Although she hasn’t got her paws on it yet, thanks to the lack of a prenuptial agreement and Mel Gibson being an insufferable arsehole, Robyn Gibson, the soon-to-be ex-wife of Mel Gibson, could be in for a divorce settlement of $500 million. Frankly, after 28 years and 7 kids with this douchebag, that would barely cover the emotional distress. After drunken farting around (generally acceptable), calling a police officer “sugar tits” (bit shakey, but hilarious), blaming the wars of the world on the Jews (*sharp intake of breath*), and The Passion of the Christ (totally unacceptable), Mel may yet redeem himself by parading around with that twenty-something Russian model for a bit. Well done, anyway, Robyn.
4 – Lil Wayne

Another Rapper, Lil Wayne (Dwane Carter) seemingly needs only to take a shit and it will turn multi-platinum. Worth reportedly over $100 million, his most recent release sold a million in it’s first week, and any guest spot on a track will guarantee success. All this from what roughly amounts to gargling. This man just gargles. Step into the studio, have a swig of Sunny Delight or whatever, and gargle for 5 minutes or so.
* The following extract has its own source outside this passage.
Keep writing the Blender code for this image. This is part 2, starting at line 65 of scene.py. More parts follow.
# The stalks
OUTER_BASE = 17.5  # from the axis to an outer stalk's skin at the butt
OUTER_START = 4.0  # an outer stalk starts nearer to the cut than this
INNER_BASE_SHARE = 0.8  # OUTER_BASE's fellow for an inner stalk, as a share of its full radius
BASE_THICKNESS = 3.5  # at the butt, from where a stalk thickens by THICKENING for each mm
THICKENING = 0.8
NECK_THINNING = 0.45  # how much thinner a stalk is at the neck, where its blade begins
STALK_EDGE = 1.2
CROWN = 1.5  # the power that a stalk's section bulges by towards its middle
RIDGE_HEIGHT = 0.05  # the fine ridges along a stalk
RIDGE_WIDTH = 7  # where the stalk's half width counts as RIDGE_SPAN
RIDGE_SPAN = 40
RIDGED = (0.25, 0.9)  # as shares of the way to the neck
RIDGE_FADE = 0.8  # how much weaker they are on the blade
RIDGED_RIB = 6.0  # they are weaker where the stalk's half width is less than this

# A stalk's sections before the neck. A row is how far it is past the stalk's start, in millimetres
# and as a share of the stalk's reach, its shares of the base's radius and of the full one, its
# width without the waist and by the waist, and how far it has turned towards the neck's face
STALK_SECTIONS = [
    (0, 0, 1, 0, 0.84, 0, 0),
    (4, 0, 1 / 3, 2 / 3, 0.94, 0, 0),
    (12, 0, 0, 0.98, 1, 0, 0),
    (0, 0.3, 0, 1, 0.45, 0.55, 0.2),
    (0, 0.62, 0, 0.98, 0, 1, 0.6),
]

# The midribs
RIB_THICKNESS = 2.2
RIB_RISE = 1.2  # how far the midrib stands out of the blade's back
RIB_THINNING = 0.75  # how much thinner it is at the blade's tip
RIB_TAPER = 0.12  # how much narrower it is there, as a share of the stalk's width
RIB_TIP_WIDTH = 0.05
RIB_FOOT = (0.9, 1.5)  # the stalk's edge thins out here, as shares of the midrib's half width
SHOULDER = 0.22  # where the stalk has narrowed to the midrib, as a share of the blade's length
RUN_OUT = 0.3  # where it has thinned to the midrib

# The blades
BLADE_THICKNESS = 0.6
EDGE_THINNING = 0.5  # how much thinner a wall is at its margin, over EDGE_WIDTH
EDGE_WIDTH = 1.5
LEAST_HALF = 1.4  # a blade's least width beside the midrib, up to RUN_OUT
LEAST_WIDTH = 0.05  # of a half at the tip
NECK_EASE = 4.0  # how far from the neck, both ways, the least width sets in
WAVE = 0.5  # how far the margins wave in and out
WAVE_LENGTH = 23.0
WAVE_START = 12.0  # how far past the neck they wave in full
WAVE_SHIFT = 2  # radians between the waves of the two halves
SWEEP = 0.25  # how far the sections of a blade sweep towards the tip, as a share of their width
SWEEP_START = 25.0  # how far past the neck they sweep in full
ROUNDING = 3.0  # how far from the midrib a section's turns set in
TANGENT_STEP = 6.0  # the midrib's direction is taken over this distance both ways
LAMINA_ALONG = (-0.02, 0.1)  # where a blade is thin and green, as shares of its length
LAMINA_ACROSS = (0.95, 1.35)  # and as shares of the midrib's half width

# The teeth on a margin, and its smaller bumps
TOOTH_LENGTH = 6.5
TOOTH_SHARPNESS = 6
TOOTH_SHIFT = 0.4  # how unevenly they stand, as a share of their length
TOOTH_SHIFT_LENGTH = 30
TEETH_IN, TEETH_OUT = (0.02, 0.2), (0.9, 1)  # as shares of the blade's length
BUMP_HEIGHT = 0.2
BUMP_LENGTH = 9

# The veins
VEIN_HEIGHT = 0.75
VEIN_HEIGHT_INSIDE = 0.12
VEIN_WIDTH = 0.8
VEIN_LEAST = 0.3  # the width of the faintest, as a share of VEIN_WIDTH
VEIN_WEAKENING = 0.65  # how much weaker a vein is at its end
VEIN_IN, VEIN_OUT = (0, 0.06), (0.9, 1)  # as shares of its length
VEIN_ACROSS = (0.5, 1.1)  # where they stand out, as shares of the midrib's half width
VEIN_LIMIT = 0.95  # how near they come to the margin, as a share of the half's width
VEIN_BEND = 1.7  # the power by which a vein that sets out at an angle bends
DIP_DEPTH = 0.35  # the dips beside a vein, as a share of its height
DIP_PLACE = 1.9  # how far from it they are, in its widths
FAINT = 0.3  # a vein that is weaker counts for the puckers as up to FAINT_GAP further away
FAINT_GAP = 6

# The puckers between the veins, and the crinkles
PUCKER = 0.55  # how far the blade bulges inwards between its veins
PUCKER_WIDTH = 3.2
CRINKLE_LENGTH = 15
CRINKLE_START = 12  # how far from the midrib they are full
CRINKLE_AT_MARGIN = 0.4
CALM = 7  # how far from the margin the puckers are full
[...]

Easy.
3 – Slavica Ecclestone

Another lady who got a divorce granted recently from a total dickface, Slavica Ecclestone may trump Robyn in terms of payout, and has the added value of being more attractive, having a name like a Bond villain, and exposing a height difference so hilarious it belongs in a circus. Its reported that a large portion of Bernie’s business assets are in her name, and a settlement could be record breaking given Bernie is very comfortably a billionaire.
2 – Sir Fred Goodwin

The erstwhile chief executive of the Royal Bank of Scotland is in here because he presided over a disastrous takeover strategy, leading to the clusterfuck that is RBS’s current situation, yet had the good sense to duck out a month before the shit hit the fan when RBS posted the largest corporate loss in history at £24.1 billion. Seemingly, Britain (*read the Daily Mail) was up in arms about this guy’s £700,000 pension. £700,000? We’re upset about that? If we operate on the rule that we deny everyone who may not have merited their pension, then the entire UK police force would be roundly fucked. What annoys me most about this whole situation is the press’ smugness as it dines out on possibly the worst nickname in human history. “Fred the shred”? Right up there with “Nasty Nick” from Popstars.
1 – Bernard Madoff

At rightful first place is my man Bernie. Pleading guity in March of this year to a veritable cheeseboard of fraud (Dragon’s Den anyone?), Madoff may face up to $170 billion in restitution. And life in prison. And the loathing of basically the whole world. Especially the Jewish people. But not me, even though he owes me a fiver. Anyone who can operate the most bodacious Ponzi scheme in history, and commit the largest financial fraud by an individual ever deserves my respect. I mean what is a Ponzi scheme anyway? Basically a pyramid scheme. Which is a grown up version of chain letters. I got wise to those things when I was about 10 years old. Which, by extension means I would have sniffed out the best executed, longest and most sophisticated fraud in history from fucking miles away. Well done Bernie on being our number one, and bad luck on being busted.
So there you have it. Have we made the right choices?

LOL @ Kerry Katona.
Is Gordon Brown rich enough to be on here?